Perf degradation after Aerospike Migration for better

We are facing perf degradation after migration

From Earlier 3.11 TO 3.15

From Earlier Non-nvme to NVME

FROM Earlier IDE to VIRTIO

Migration plan was to take a asbackup and restore in new cluster and start using new cluster. Since new cluster in use we are having 40% perf degradation on our post calls.

Before Migration Response:

After Migration Response:

old node config:

  user root

    group root

    paxos-single-replica-limit 1 # Number of nodes where the replica count is automatically reduced to 1.

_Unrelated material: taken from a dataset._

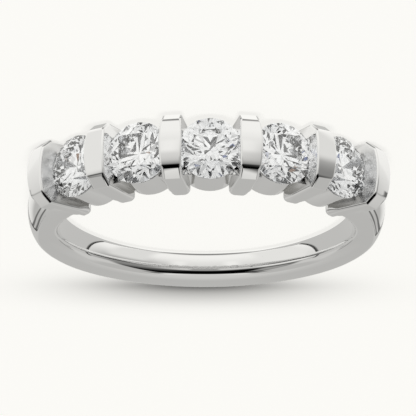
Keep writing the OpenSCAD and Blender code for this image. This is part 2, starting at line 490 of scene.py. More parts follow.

    pidfile /var/run/aerospike/asd.pid

    service-threads 16

    transaction-queues 16

    transaction-threads-per-queue 4

    migrate-threads 32

    migrate-xmit-priority 0

    migrate-read-priority 0

    migrate-xmit-hwm 150

    migrate-xmit-lwm 100

    proto-fd-max 15000

    proto-fd-idle-ms 7200000

New node config:

    user root

    group root

    paxos-single-replica-limit 1 # Number of nodes where the replica count is automatically reduced to 1.

    pidfile /var/run/aerospike/asd.pid

    service-threads 16

    transaction-queues 16

    transaction-threads-per-queue 4

    migrate-threads 16

    proto-fd-max 15000

    proto-fd-idle-ms 7200000

Looks like the latency has got back normal. Any reason or explanation on this?

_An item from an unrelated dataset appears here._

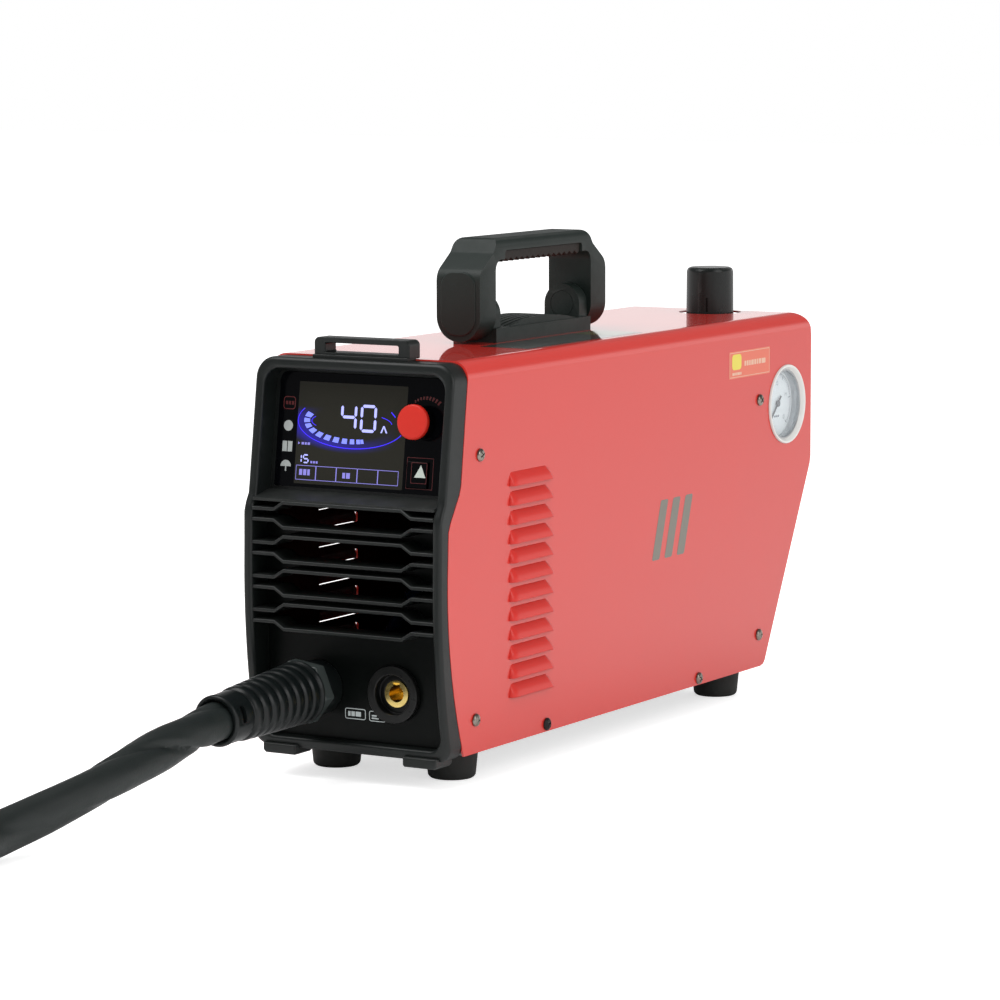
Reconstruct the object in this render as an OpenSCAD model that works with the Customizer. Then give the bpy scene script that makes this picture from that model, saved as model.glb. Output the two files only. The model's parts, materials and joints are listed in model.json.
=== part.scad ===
/* [Case] */
// Width over the painted cover
case_w = 125; // [116:1:150]
// Length from the front of the bezel to the rear edge of the hood
case_l = 437; // [420:1:480]
// Height of the cover
cover_h = 210; // [204:1:230]
// Height of the rubber feet
foot_h = 18; // [14:1:24]
// Thickness of the steel sheet of cover, base tray and rear panel
sheet_t = 1.2; // [0.8:0.1:1.6]
// Outside bend radius of the cover's two top edges
bend_r = 10; // [6:1:12]
// Depth of the hood behind the rear panel
hood_d = 62.5; // [60:0.5:70]
// Height of the knee where the hood's rear edge starts to slant, above the cover's bottom
knee_h = 119; // [100:1:130]
// Radius of the hood's top rear corners
hood_r = 14; // [6:1:20]

/* [Louvres] */
// Number of pressed louvres on each side
louvre_n = 12; // [4:1:12]
// Pitch of the louvres
louvre_pitch = 10.46; // [10:0.02:10.5]
// Length of a louvre
louvre_l = 51; // [30:1:55]
// Height of a louvre's pressed lip
louvre_h = 7.5; // [5:0.5:8]
// How far a louvre stands out of the side
louvre_out = 3.2; // [2:0.2:4]
// Distance of the louvres' front ends behind the front of the bezel
louvre_y = 71.5; // [68:0.5:80]

/* [Front bezel] */
// Half width of the bezel's opening
mouth_hw = 56.8; // [52:0.2:57]
// Wall of the moulded bezel behind its plates
bezel_wall = 2.5; // [2:0.1:3]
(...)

No clear reason from the information you have provided.

A possibly candidate is that you are often reading/updating records from write-cache via the post-write-queue. In this scenario, you would have lost your write-cache and would observe higher latencies until your more frequently updated/read keys were in the post-write-queue. You can check this in your logs by looking for cache-read-pct:

Feb 12 2018 22:04:18 GMT: INFO (info): (ticker.c:536) {test} device-usage: used-bytes 881152 avail-pct 99 cache-read-pct 100.00

If your use-case is benefiting significantly from the post-write-queue, you may want to consider increasing its parameters.

Nope. I didn’t find anything as such in all the logs of new cluster.

Could you share your namespace config. Specifically interested in data-in-memory but if that is false other details could be useful. If data-in-memory is true then the post write queue is unnecessary and disabled.

namespace roger {
    memory-size 28G
    replication-factor 2
    default-ttl 0
    storage-engine device {
        file /var/lib/aerospike/roger.dat
        filesize 116G
        data-in-memory true
	write-block-size 128K
    	defrag-lwm-pct 50
    	defrag-startup-minimum 10
    }
}

Ok so data-in-memory was true so tge cache is disabled.

Two things are abnormal in this config:

  1. Typically, nvme doesn’t use data-in-memory. Should try benchmarking without it, would save on ram costs. You could also bump you post-write-queue settings to gain a more performance on frequently accessed keys.
  2. Typically, nvme doesn’t use a file for persistence. Normally the disk or partition is configured withe device, which bypasses the filesystem altogether. Benchmarking this is trickier because a small dataset could be fully cached in the filesystems cache (btw this is could the cause of the performance reduction you observed). Not using the file-systems cache will provide a predictable latency profile. We have also seen network problems caused by the file system cache using all of the ram - the kernel will free cache as needed, but it cannot do so within an network interrupt.